De rechtbank heeft bij het bepalen van de op te leggen straf en de hoogte daarvan allereerst rekening gehouden met de ernst van de bewezen verklaarde feiten in verhouding tot andere strafbare feiten, zoals die onder meer tot uitdrukking komt in de wettelijke strafmaxima en in de straffen die voor soortgelijke feiten worden opgelegd. In dit verband heeft de rechtbank bij haar overwegingen de vastgestelde landelijke oriëntatiepunten straftoemeting betrokken, voor zover die voor de onderhavige feiten zijn vastgesteld. Deze geven voor het met enige regelmaat dealen van harddrugs vanuit een pand of op straat gedurende 3 tot 6 maanden, als oriëntatiepunt een gevangenisstraf van 8 maanden onvoorwaardelijk.
Over verdachte is op 8 april 2010 een voorlichtingsrapport uitgebracht door de Reclassering Nederland. De rechtbank heeft hiervan kennisgenomen. De reclassering constateert problemen op diverse leefgebieden. Verdachte heeft echter aan de reclassering aangegeven dat hij content is met zijn leven en dat hij absoluut geen hulp nodig heeft. De reclassering ziet daarom geen mogelijkheden voor gedragsbeïnvloeding. De rechtbank zal daartoe dan ook niet overgaan.
Alles overwegende is de rechtbank van oordeel dat een gevangenisstraf voor de duur van 117 dagen met aftrek alsmede een werkstraf voor de duur van 240 uur, subsidiair 120 dagen vervangende hechtenis passend en geboden is.
8.2 De in beslag genomen goederen
De rechtbank is daarnaast met de officier van justitie van oordeel dat het belang van strafvordering zich niet verzet tegen teruggave van de aan verdachte toebehorende en onder hem in beslag genomen agenda’s, zodat de rechtbank de teruggave hiervan aan verdachte zal gelasten.

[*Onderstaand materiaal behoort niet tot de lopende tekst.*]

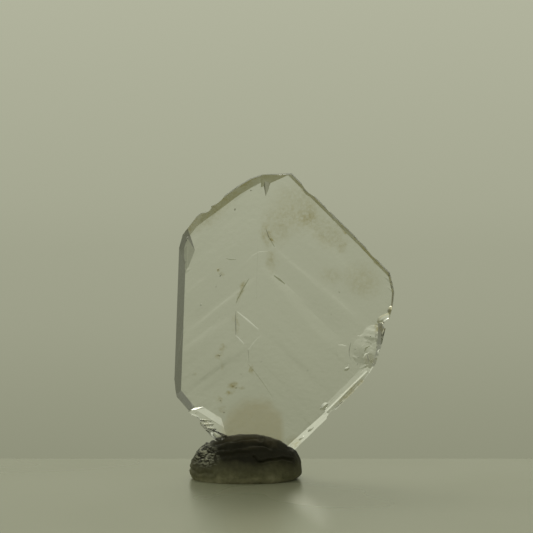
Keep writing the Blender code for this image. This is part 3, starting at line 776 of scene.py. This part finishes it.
# Folds, as (line of (x, z) points at the front, depth as a share of the fold depth, width). Beside each
# fold, lip widths away, the putty stands up by a share of its depth.
FOLDS = (
    (((-11.4, 1.25), (-9.9, 1.05), (-8.2, 1.20)), 0.45, 0.14),
    (((-10.2, 2.2), (-9.0, 3.25), (-8.1, 3.62), (-6.2, 4.0), (-3.6, 4.25), (-1.6, 4.1)), 1.0, 0.15),
    (((-8.6, 3.95), (-6.6, 4.45), (-4.6, 4.75), (-2.6, 4.7)), 0.8, 0.12),
    (((-3.4, 2.95), (-2.95, 2.55), (-1.8, 2.60), (-0.2, 2.80), (0.9, 2.45)), 0.8, 0.09),
    (((-9.6, 2.9), (-7.4, 3.0), (-5.8, 3.35), (-4.0, 3.45)), 0.45, 0.16),
)
LIP_DISTANCE, LIP_SHARE = 2.6, 0.35
FOLD_WANDER, FOLD_WANDER_GRAIN, FOLD_SEED = 0.25, 0.8, Vector((3.0, 0.0, 0.0))
FRONT_END, BACK_FOLD_SHARE = 0.35, 0.4  # the back, beyond this share of the depth, has weaker folds
# The shiny wrinkles, as (x, z, half width, half height), and how often they change.
SHINY_PATCH = (-9.0, 3.0, 1.35, 1.15)
CRUMPLE_GRAIN, CREASE_GRAIN = (2.0, 1.0, 3.6), 3.4


def segment_distance(point, start, end):
    along = end - start
    offset = point - start
    share = min(1.0, max(0.0, offset.dot(along) / along.length_squared))
    return (offset - along * share).length


def fold_depth(place):
    """How deep the folds are at an (x, z) place, as a share of the fold depth."""
    total = 0.0
    for line, depth, width in FOLDS:
        corners = [Vector(corner) for corner in line]
        nearest = min(segment_distance(place, a, b) for a, b in zip(corners, corners[1:])) / width
        total += depth * (exp(-(nearest**2)) - LIP_SHARE * exp(-((nearest - LIP_DISTANCE) ** 2)))
    return total


def shiny_share(place):
    """How wrinkled the putty is at an (x, z) place, from 0 to 1."""
    x, z, half_width, half_height = SHINY_PATCH
    away = ((place.x - x) / half_width) ** 2 + ((place.y - z) / half_height) ** 2
    return exp(-(away**2))


def lump_point(way):
    """Where the smooth lump's surface is in a direction from its middle, in millimetres."""
    rightness = (way.x + 1.0) / 2.0
    swell = LUMP_SWELL_LEFT + (LUMP_SWELL_RIGHT - LUMP_SWELL_LEFT) * rightness
    below = LUMP_BELOW_LEFT + (LUMP_BELOW_RIGHT - LUMP_BELOW_LEFT) * rightness
    way = way * sum(abs(part) ** swell for part in way) ** (-1.0 / swell)
    rise = LUMP_TOP - LUMP_GIRTH_HEIGHT if way.z > 0 else below
    x, y = LUMP_CENTRE[0] + way.x * LUMP_HALF_WIDTH, LUMP_CENTRE[1] + way.y * LUMP_HALF_DEPTH
    return Vector((x, y, LUMP_GIRTH_HEIGHT + way.z * rise)), way


def lump_relief(point, way, settings):
    """How far the kneaded surface stands out from the smooth lump, in metres."""
    place = Vector((point.x, point.z))
    uneven = sum(height * noise.noise(point * grain) for height, grain in LUMP_UNEVENNESS + FINE_UNEVENNESS)
    wander = FOLD_WANDER * noise.noise(point * FOLD_WANDER_GRAIN + FOLD_SEED)
    folds = fold_depth(place + Vector((0.0, wander))) * (1.0 if way.y < FRONT_END else BACK_FOLD_SHARE)
    top = min(1.0, max(0.0, (point.z - LAYERS_FROM) / (LAYERS_FULL - LAYERS_FROM)))
    wander = LAYER_WANDER * noise.noise(point * LAYER_WANDER_GRAIN)
    layers = sin((point.z - LAYER_DROP * point.x + wander) * LAYER_PITCH)
    layers *= LAYER_HEIGHT * top * (0.5 + noise.noise(point * LAYER_FADE_GRAIN))
    crumple = noise.noise(Vector(part * grain for part, grain in zip(point, CRUMPLE_GRAIN))) ** 2
    crumple -= abs(noise.noise(point * CREASE_GRAIN))
    wrinkles = settings.wrinkle_depth * shiny_share(place) * crumple
    return (uneven + layers) * MM + wrinkles - settings.fold_depth * folds


class JAPANLAW_OT_putty(bpy.types.Operator):
    """Build the kneaded lump of putty that holds the crystal"""

    bl_idname = "japanlaw.putty"
    bl_label = "Mounting putty"

    def execute(self, context):
        settings = context.scene.japanlaw_putty
        bm = bmesh.new()
        bmesh.ops.create_icosphere(bm, subdivisions=settings.detail, radius=1.0)
        for vert in bm.verts:
            point, way = lump_point(vert.co)
            vert.co = point * MM + vert.normal * lump_relief(point, way, settings)
        cut = bmesh.ops.bisect_plane(
            bm,
            geom=[*bm.verts, *bm.edges, *bm.faces],
            dist=SAME_PLACE,
            plane_co=(0, 0, 0),
            plane_no=(0, 0, -1),
            clear_outer=True,
        )
        rim = [part for part in cut["geom_cut"] if isinstance(part, bmesh.types.BMEdge)]
        bmesh.ops.contextual_create(bm, geom=rim)
        bmesh.ops.recalc_face_normals(bm, faces=bm.faces)
        for face in bm.faces:
            face.smooth = len(face.verts) < 5
        piece = new_piece("kneaded_putty", bm, putty_material(settings))
        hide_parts("mounting_putty")
        return {"FINISHED"}


# Heights of the putty's colours in millimetres: the foot and the lower part, which are paler as painted
# bounce light from the floor below, the darker top and the rim on top.
FOOT_BOUNCE_TONE, LOWER_BOUNCE_TONE, DARK_TONES, RIM_TONE = 0.9, 2.0, (4.1, 5.3), 6.3
TONE_CLOUD_SIZE, TONE_DRIFT = 2.2, 2.4  # how often and how far these heights wander
GRAIN_SIZE, GRAIN_LEVELS = 0.45, (0.3, 0.7, 0.82, 1.15)
GRAIN_BUMP, GRAIN_BUMP_STRENGTH = 0.02, 0.6
SHEEN_SIZE = (2.0, 1.7)  # half width and half height of the darker, shinier colour of the wrinkles
SHEEN_FADE = (-0.5, 2.0)  # it grows weak toward the back, between these depths in millimetres
BACK_SHEEN = 0.25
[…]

9. De toegepaste wettelijke voorschriften
De hierna te nemen beslissing berust op de hiervoor genoemde wetsartikelen. Daarnaast berust deze beslissing op de artikelen 10, 22c, 22d, 27, 57 en 91 Sr.
vrijspraak/bewezenverklaring
- verklaart bewezen, dat verdachte het sub 1 en sub 2 tenlastegelegde heeft begaan, zoals hierboven omschreven;
- verklaart niet bewezen wat aan verdachte sub 1 en sub 2 meer of anders is tenlastegelegd en spreekt hem daarvan vrij;
strafbaarheid
- verklaart het bewezenverklaarde strafbaar;
- verklaart dat het bewezenverklaarde de volgende strafbare feiten oplevert:
feit 1
het misdrijf: opzettelijk handelen in strijd met een in artikel 2 onder B en C van de Opiumwet gegeven verbod, meermalen gepleegd.
feit 2
het misdrijf: opzettelijk handelen in strijd met een in artikel 3 onder B en C van de Opiumwet gegeven verbod, meermalen gepleegd.
- verklaart verdachte strafbaar voor het onder sub 1 en sub 2 bewezenverklaarde;
straf
- veroordeelt verdachte tot een gevangenisstraf van 117 dagen;
- bepaalt dat de tijd die de veroordeelde voor de tenuitvoerlegging van deze uitspraak in verzekering en voorlopige hechtenis heeft doorgebracht, bij de uitvoering van de gevangenisstraf geheel in mindering zal worden gebracht;
- veroordeelt verdachte tot een taakstraf, bestaande uit een werkstraf van 240 uren;
- beveelt, voor het geval dat de veroordeelde de taakstraf niet naar behoren verricht, dat vervangende hechtenis zal worden toegepast voor de duur van 120 dagen;
beslag
- gelast de teruggave aan verdachte van de inbeslaggenomen voorwerpen, te weten 2 agenda’s.
opheffing bevel voorlopige hechtenis
- heft het geschorste bevel tot voorlopige hechtenis op;
Dit vonnis is gewezen door mr. S.M.M. Bordenga, voorzitter, mr. M.A.H. Heijink en mr. M.H. van der Lecq, rechters, in tegenwoordigheid van mr. B.M. Hoek, griffier, en is in het openbaar uitgesproken op 5 oktober 2010.